OBJECTIVE: Repeat the material in full. Keep every line exactly as it is.

RAW DATA:
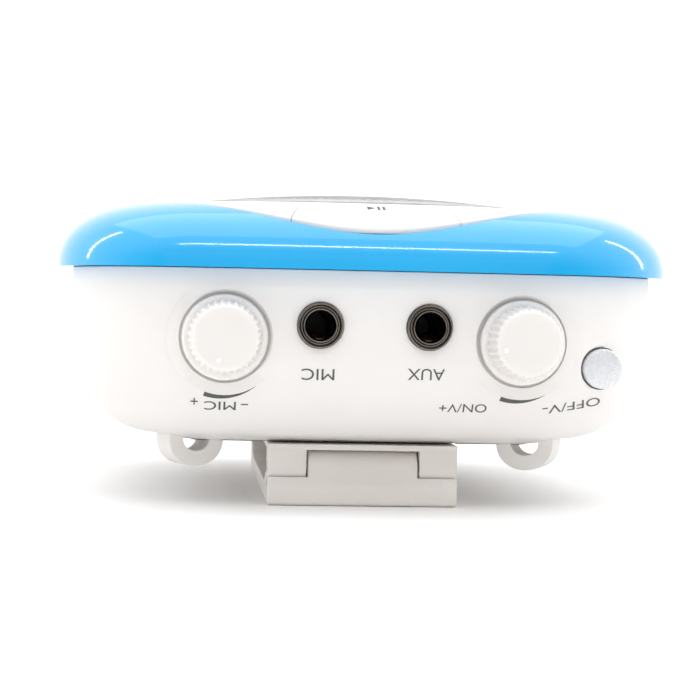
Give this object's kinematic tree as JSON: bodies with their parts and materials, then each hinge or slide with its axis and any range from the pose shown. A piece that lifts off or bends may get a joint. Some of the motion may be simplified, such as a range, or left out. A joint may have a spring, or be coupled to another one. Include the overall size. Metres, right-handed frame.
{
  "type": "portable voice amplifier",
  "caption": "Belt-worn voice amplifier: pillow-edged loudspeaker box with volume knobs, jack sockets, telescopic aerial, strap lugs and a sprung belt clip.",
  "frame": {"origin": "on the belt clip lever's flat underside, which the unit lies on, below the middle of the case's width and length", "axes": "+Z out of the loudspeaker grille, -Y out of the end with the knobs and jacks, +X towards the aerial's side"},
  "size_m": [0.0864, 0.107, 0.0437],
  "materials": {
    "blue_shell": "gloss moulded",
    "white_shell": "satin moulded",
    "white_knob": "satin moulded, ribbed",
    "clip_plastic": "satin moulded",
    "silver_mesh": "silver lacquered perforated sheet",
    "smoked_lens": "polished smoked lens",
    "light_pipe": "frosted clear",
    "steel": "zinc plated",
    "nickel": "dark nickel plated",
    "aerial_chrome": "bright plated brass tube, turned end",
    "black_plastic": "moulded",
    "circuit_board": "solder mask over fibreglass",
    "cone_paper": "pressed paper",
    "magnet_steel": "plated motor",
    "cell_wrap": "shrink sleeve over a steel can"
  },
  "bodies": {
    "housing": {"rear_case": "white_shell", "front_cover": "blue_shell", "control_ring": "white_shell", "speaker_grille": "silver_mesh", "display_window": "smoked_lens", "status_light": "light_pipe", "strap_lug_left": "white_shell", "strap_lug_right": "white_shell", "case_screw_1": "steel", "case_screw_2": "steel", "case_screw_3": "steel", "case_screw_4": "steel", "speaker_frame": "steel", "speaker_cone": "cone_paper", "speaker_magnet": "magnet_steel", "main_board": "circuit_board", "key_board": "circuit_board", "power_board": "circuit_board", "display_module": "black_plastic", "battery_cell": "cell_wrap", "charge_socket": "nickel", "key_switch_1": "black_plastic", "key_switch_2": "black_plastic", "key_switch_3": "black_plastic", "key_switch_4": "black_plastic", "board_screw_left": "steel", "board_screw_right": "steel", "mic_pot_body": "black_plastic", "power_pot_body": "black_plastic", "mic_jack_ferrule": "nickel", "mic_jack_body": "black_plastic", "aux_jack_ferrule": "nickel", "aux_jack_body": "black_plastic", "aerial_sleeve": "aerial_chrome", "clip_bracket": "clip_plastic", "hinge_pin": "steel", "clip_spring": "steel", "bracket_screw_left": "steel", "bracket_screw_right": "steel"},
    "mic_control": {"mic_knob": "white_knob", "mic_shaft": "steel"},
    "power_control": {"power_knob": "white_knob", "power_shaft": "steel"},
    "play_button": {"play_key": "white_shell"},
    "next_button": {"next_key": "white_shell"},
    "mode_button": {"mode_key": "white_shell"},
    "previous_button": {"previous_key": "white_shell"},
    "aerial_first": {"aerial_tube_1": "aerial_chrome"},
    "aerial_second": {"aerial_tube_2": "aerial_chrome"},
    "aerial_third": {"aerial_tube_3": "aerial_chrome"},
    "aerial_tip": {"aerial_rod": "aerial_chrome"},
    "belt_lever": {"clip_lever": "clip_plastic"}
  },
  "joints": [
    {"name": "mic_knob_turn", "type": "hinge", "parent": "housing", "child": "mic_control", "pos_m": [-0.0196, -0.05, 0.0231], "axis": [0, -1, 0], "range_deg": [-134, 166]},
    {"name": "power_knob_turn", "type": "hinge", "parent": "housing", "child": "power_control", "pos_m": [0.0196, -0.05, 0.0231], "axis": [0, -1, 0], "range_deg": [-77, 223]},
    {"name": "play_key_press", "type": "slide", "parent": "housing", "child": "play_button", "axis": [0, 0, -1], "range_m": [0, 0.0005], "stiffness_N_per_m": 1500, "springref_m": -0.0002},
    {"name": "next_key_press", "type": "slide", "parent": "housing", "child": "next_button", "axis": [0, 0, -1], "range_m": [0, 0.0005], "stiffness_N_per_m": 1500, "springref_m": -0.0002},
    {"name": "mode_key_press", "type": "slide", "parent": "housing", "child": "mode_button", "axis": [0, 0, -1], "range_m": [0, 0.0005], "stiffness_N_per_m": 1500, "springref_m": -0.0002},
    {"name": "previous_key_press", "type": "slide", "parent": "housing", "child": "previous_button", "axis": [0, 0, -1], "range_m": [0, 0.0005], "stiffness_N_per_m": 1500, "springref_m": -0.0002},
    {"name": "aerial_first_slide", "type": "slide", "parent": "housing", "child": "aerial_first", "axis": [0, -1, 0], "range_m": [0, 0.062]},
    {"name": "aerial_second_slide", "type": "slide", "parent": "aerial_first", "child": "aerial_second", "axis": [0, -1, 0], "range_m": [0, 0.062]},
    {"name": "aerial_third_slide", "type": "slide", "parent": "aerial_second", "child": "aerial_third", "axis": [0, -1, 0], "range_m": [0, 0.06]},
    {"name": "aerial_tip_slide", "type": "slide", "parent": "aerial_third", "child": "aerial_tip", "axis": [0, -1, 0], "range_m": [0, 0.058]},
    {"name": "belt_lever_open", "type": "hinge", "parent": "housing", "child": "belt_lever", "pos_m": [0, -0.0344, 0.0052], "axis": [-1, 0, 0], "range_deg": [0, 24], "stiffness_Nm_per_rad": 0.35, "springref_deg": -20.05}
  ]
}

FULL ANSWER:
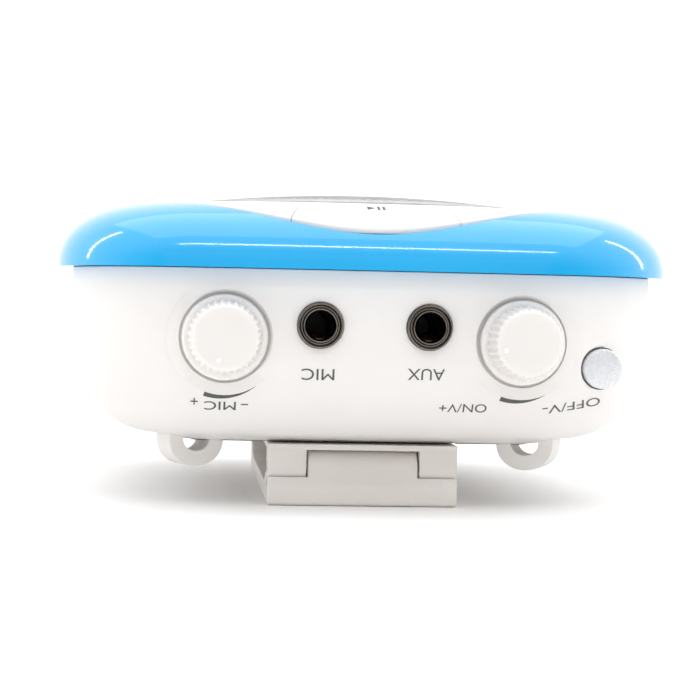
Give this object's kinematic tree as JSON: bodies with their parts and materials, then each hinge or slide with its axis and any range from the pose shown. A piece that lifts off or bends may get a joint. Some of the motion may be simplified, such as a range, or left out. A joint may have a spring, or be coupled to another one. Include the overall size. Metres, right-handed frame.
{
  "type": "portable voice amplifier",
  "caption": "Belt-worn voice amplifier: pillow-edged loudspeaker box with volume knobs, jack sockets, telescopic aerial, strap lugs and a sprung belt clip.",
  "frame": {"origin": "on the belt clip lever's flat underside, which the unit lies on, below the middle of the case's width and length", "axes": "+Z out of the loudspeaker grille, -Y out of the end with the knobs and jacks, +X towards the aerial's side"},
  "size_m": [0.0864, 0.107, 0.0437],
  "materials": {
    "blue_shell": "gloss moulded",
    "white_shell": "satin moulded",
    "white_knob": "satin moulded, ribbed",
    "clip_plastic": "satin moulded",
    "silver_mesh": "silver lacquered perforated sheet",
    "smoked_lens": "polished smoked lens",
    "light_pipe": "frosted clear",
    "steel": "zinc plated",
    "nickel": "dark nickel plated",
    "aerial_chrome": "bright plated brass tube, turned end",
    "black_plastic": "moulded",
    "circuit_board": "solder mask over fibreglass",
    "cone_paper": "pressed paper",
    "magnet_steel": "plated motor",
    "cell_wrap": "shrink sleeve over a steel can"
  },
  "bodies": {
    "housing": {"rear_case": "white_shell", "front_cover": "blue_shell", "control_ring": "white_shell", "speaker_grille": "silver_mesh", "display_window": "smoked_lens", "status_light": "light_pipe", "strap_lug_left": "white_shell", "strap_lug_right": "white_shell", "case_screw_1": "steel", "case_screw_2": "steel", "case_screw_3": "steel", "case_screw_4": "steel", "speaker_frame": "steel", "speaker_cone": "cone_paper", "speaker_magnet": "magnet_steel", "main_board": "circuit_board", "key_board": "circuit_board", "power_board": "circuit_board", "display_module": "black_plastic", "battery_cell": "cell_wrap", "charge_socket": "nickel", "key_switch_1": "black_plastic", "key_switch_2": "black_plastic", "key_switch_3": "black_plastic", "key_switch_4": "black_plastic", "board_screw_left": "steel", "board_screw_right": "steel", "mic_pot_body": "black_plastic", "power_pot_body": "black_plastic", "mic_jack_ferrule": "nickel", "mic_jack_body": "black_plastic", "aux_jack_ferrule": "nickel", "aux_jack_body": "black_plastic", "aerial_sleeve": "aerial_chrome", "clip_bracket": "clip_plastic", "hinge_pin": "steel", "clip_spring": "steel", "bracket_screw_left": "steel", "bracket_screw_right": "steel"},
    "mic_control": {"mic_knob": "white_knob", "mic_shaft": "steel"},
    "power_control": {"power_knob": "white_knob", "power_shaft": "steel"},
    "play_button": {"play_key": "white_shell"},
    "next_button": {"next_key": "white_shell"},
    "mode_button": {"mode_key": "white_shell"},
    "previous_button": {"previous_key": "white_shell"},
    "aerial_first": {"aerial_tube_1": "aerial_chrome"},
    "aerial_second": {"aerial_tube_2": "aerial_chrome"},
    "aerial_third": {"aerial_tube_3": "aerial_chrome"},
    "aerial_tip": {"aerial_rod": "aerial_chrome"},
    "belt_lever": {"clip_lever": "clip_plastic"}
  },
  "joints": [
    {"name": "mic_knob_turn", "type": "hinge", "parent": "housing", "child": "mic_control", "pos_m": [-0.0196, -0.05, 0.0231], "axis": [0, -1, 0], "range_deg": [-134, 166]},
    {"name": "power_knob_turn", "type": "hinge", "parent": "housing", "child": "power_control", "pos_m": [0.0196, -0.05, 0.0231], "axis": [0, -1, 0], "range_deg": [-77, 223]},
    {"name": "play_key_press", "type": "slide", "parent": "housing", "child": "play_button", "axis": [0, 0, -1], "range_m": [0, 0.0005], "stiffness_N_per_m": 1500, "springref_m": -0.0002},
    {"name": "next_key_press", "type": "slide", "parent": "housing", "child": "next_button", "axis": [0, 0, -1], "range_m": [0, 0.0005], "stiffness_N_per_m": 1500, "springref_m": -0.0002},
    {"name": "mode_key_press", "type": "slide", "parent": "housing", "child": "mode_button", "axis": [0, 0, -1], "range_m": [0, 0.0005], "stiffness_N_per_m": 1500, "springref_m": -0.0002},
    {"name": "previous_key_press", "type": "slide", "parent": "housing", "child": "previous_button", "axis": [0, 0, -1], "range_m": [0, 0.0005], "stiffness_N_per_m": 1500, "springref_m": -0.0002},
    {"name": "aerial_first_slide", "type": "slide", "parent": "housing", "child": "aerial_first", "axis": [0, -1, 0], "range_m": [0, 0.062]},
    {"name": "aerial_second_slide", "type": "slide", "parent": "aerial_first", "child": "aerial_second", "axis": [0, -1, 0], "range_m": [0, 0.062]},
    {"name": "aerial_third_slide", "type": "slide", "parent": "aerial_second", "child": "aerial_third", "axis": [0, -1, 0], "range_m": [0, 0.06]},
    {"name": "aerial_tip_slide", "type": "slide", "parent": "aerial_third", "child": "aerial_tip", "axis": [0, -1, 0], "range_m": [0, 0.058]},
    {"name": "belt_lever_open", "type": "hinge", "parent": "housing", "child": "belt_lever", "pos_m": [0, -0.0344, 0.0052], "axis": [-1, 0, 0], "range_deg": [0, 24], "stiffness_Nm_per_rad": 0.35, "springref_deg": -20.05}
  ]
}